I have been mulling a very smug, dismissive review of a recent book by Keith Lehrer. The review is clearly (and probably rightly) annoyed that Lehrer does not engage with recent scholarship in aesthetics. This kind of calling out is necessary function of reviews. (We need a lot more of it. See here for a great instance.) I also am not against folk using terms from the philosophical lexicon correctly in print. (I am one of those vain morons that is proud to have contributed an entry!)
I have never been a fan of Lehrer's philosophizing, so what follows is not particularly motivated by admiration for Lehrer. I am also no fan of his painting, which fits the definition of kitsch without somehow being an ironic statement on my bourgeois taste. I just find the review deeply problematic; I am not sure I have put my finger on the problem, so what follows is still tentative.

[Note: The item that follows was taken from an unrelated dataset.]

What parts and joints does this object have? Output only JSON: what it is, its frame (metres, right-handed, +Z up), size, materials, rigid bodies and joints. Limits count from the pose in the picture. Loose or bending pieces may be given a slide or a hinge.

My sense is that the reviewer is a little bit too self-confident in his own abilities. Consider the following argument by the reviewer: "Consider this example. A work of art, perhaps a feminist work, may provide the insight that some social institution is unjust. (Lehrer acknowledges works of art can have a moral dimension.) But a work of art cannot be unjust. (It can represent injustice, but that is different from being itself unjust.) So a work of art cannot show us that an institution is unjust by exhibiting one of its own characteristics, namely injustice. This suggests that an account of the exemplarization of the experience of artworks cannot provide a full account of how artworks provide insight." [Apparently, "Exemplarization is the process of turning an experience of an artwork into an exemplar that stands for other experiences."]
Why can't a work of art be unjust? We are never told. Quite a bit of recent of art borders on what we may call disaster tourism. (See here for a treatment that puts it in larger perspective.) A case can be made that such art is unjust even in virtue of causing (Lehrer-style) exemplarization. Despite my love for Plato, I am not sure this is a very interesting fact about such (or any) art, but to deny the very possibility of unjust art underestimates what art can be. And today, when art makes itself smaller, it's the case that folk who underestimate what art can be shouldn't be pontificating and lecturing others about it. (Yeah, I realize that this can be used against me!) They should keep quiet.
Or to put my unease differently: the reviewer seems to have forgotten that philosophy is very difficult.
Finally, a small point. The reviewer writes, "Lehrer's definition also appears to commit one of the cardinal sins of any definition of art: it conflates the definition of art with the definition of good art." Well, "one man's sin is another man's goal". Or to put this slightly philosophically, let's stipulate that the telos of art-making is good art; all things with a telos can fail; but it does not follow that failure at attaining good art, is still art...it is generally (to use a technical term derived from Yiddish) tinnef.